_TO BE DONE_
Reproduce the complete listing without any deviation.
---- RECORDED DATA
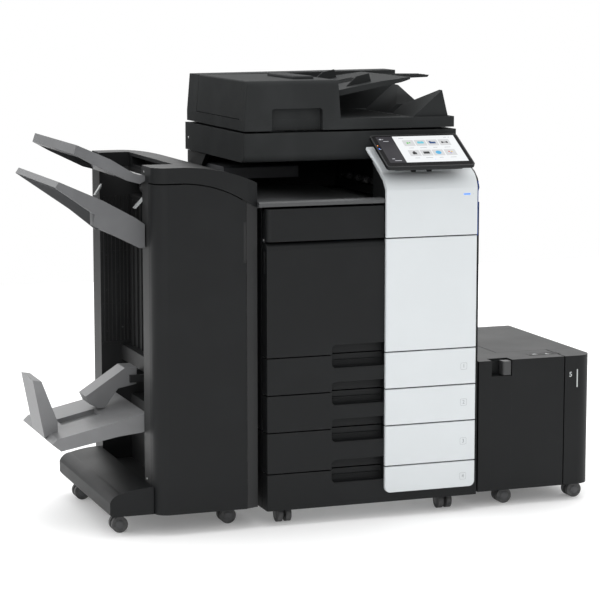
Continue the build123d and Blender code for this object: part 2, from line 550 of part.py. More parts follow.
with BuildPart() as finisher_body:
    core_x = (BAY_WALL_X, FIN_DOOR_RIGHT - 10)
    block((FIN_X[0] + COVER_T + 1, core_x[1]), (60, FIN_D), (FIN_Z, 97 - WELD))
    block((FIN_X[0], core_x[1]), (REAR_ARM_Y, FIN_D), (97, FIN_TOP))
    block((FIN_X[0] + 1, BAY_WALL_X - WELD), (60, ARM_D), (97, FIN_TOP))
    levels = ((97, BOOK_Z[0]), (BOOK_Z[1], EXIT_Z[0]), (EXIT_Z[1], FIN_TOP))
    for low, high in levels:
        block(core_x, FIN_CORE_Y, (low, high - WELD))
    for low, high in (BOOK_Z, EXIT_Z):
        block((core_x[0] + 80, core_x[1]), FIN_CORE_Y, (low, high - WELD))
    block((BAY_WALL_X - 28, BAY_WALL_X - WELD), (ARM_D + WELD, REAR_ARM_Y - WELD), (BOOK_Z[1], 431))
    for i in range(9):
        y = ARM_D + 40 + i * 44
        block((BAY_WALL_X - 6, BAY_WALL_X - WELD), (y, y + 10), (431 + WELD, EXIT_Z[0] - 12))
    for y in ((288, 297), (375, 384)):
        block((-300, BAY_WALL_X - WELD), y, (368, BOOK_Z[1] - WELD))
    plan_prism((FIN_Z, FIN_TOP), [(FIN_DOOR_RIGHT + 2, 3), (FIN_X[1], FIN_SLANT), (FIN_X[1], FIN_D),
                                  (FIN_DOOR_RIGHT - 2, FIN_D), (FIN_DOOR_RIGHT - 2, DOOR_T + 2),
                                  (FIN_DOOR_RIGHT - 9, DOOR_T + 2), (FIN_DOOR_RIGHT - 9, COVER_T + 1.5),
                                  (FIN_DOOR_RIGHT + 2, COVER_T + 1.5)])
    rod_y((297 + WELD, 375 - WELD), ARM_AXIS, 5)
    cut_above_gap()
save(finisher_body, "finisher_body")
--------
_RESULT FOR THIS TASK_
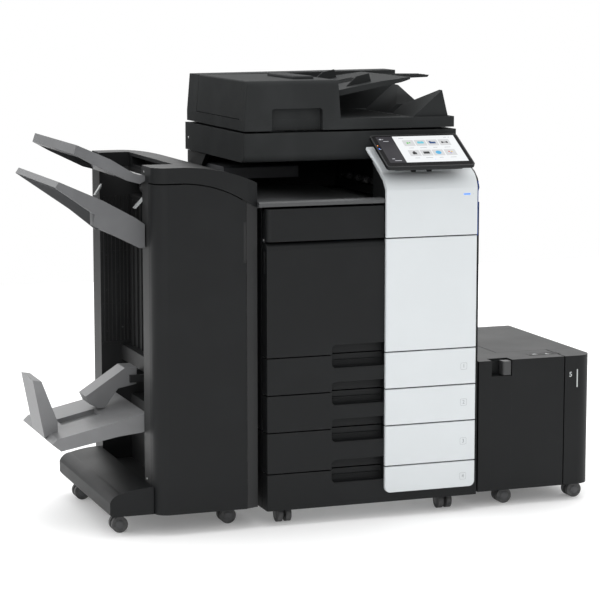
Continue the build123d and Blender code for this object: part 2, from line 550 of part.py. More parts follow.
with BuildPart() as finisher_body:
    core_x = (BAY_WALL_X, FIN_DOOR_RIGHT - 10)
    block((FIN_X[0] + COVER_T + 1, core_x[1]), (60, FIN_D), (FIN_Z, 97 - WELD))
    block((FIN_X[0], core_x[1]), (REAR_ARM_Y, FIN_D), (97, FIN_TOP))
    block((FIN_X[0] + 1, BAY_WALL_X - WELD), (60, ARM_D), (97, FIN_TOP))
    levels = ((97, BOOK_Z[0]), (BOOK_Z[1], EXIT_Z[0]), (EXIT_Z[1], FIN_TOP))
    for low, high in levels:
        block(core_x, FIN_CORE_Y, (low, high - WELD))
    for low, high in (BOOK_Z, EXIT_Z):
        block((core_x[0] + 80, core_x[1]), FIN_CORE_Y, (low, high - WELD))
    block((BAY_WALL_X - 28, BAY_WALL_X - WELD), (ARM_D + WELD, REAR_ARM_Y - WELD), (BOOK_Z[1], 431))
    for i in range(9):
        y = ARM_D + 40 + i * 44
        block((BAY_WALL_X - 6, BAY_WALL_X - WELD), (y, y + 10), (431 + WELD, EXIT_Z[0] - 12))
    for y in ((288, 297), (375, 384)):
        block((-300, BAY_WALL_X - WELD), y, (368, BOOK_Z[1] - WELD))
    plan_prism((FIN_Z, FIN_TOP), [(FIN_DOOR_RIGHT + 2, 3), (FIN_X[1], FIN_SLANT), (FIN_X[1], FIN_D),
                                  (FIN_DOOR_RIGHT - 2, FIN_D), (FIN_DOOR_RIGHT - 2, DOOR_T + 2),
                                  (FIN_DOOR_RIGHT - 9, DOOR_T + 2), (FIN_DOOR_RIGHT - 9, COVER_T + 1.5),
                                  (FIN_DOOR_RIGHT + 2, COVER_T + 1.5)])
    rod_y((297 + WELD, 375 - WELD), ARM_AXIS, 5)
    cut_above_gap()
save(finisher_body, "finisher_body")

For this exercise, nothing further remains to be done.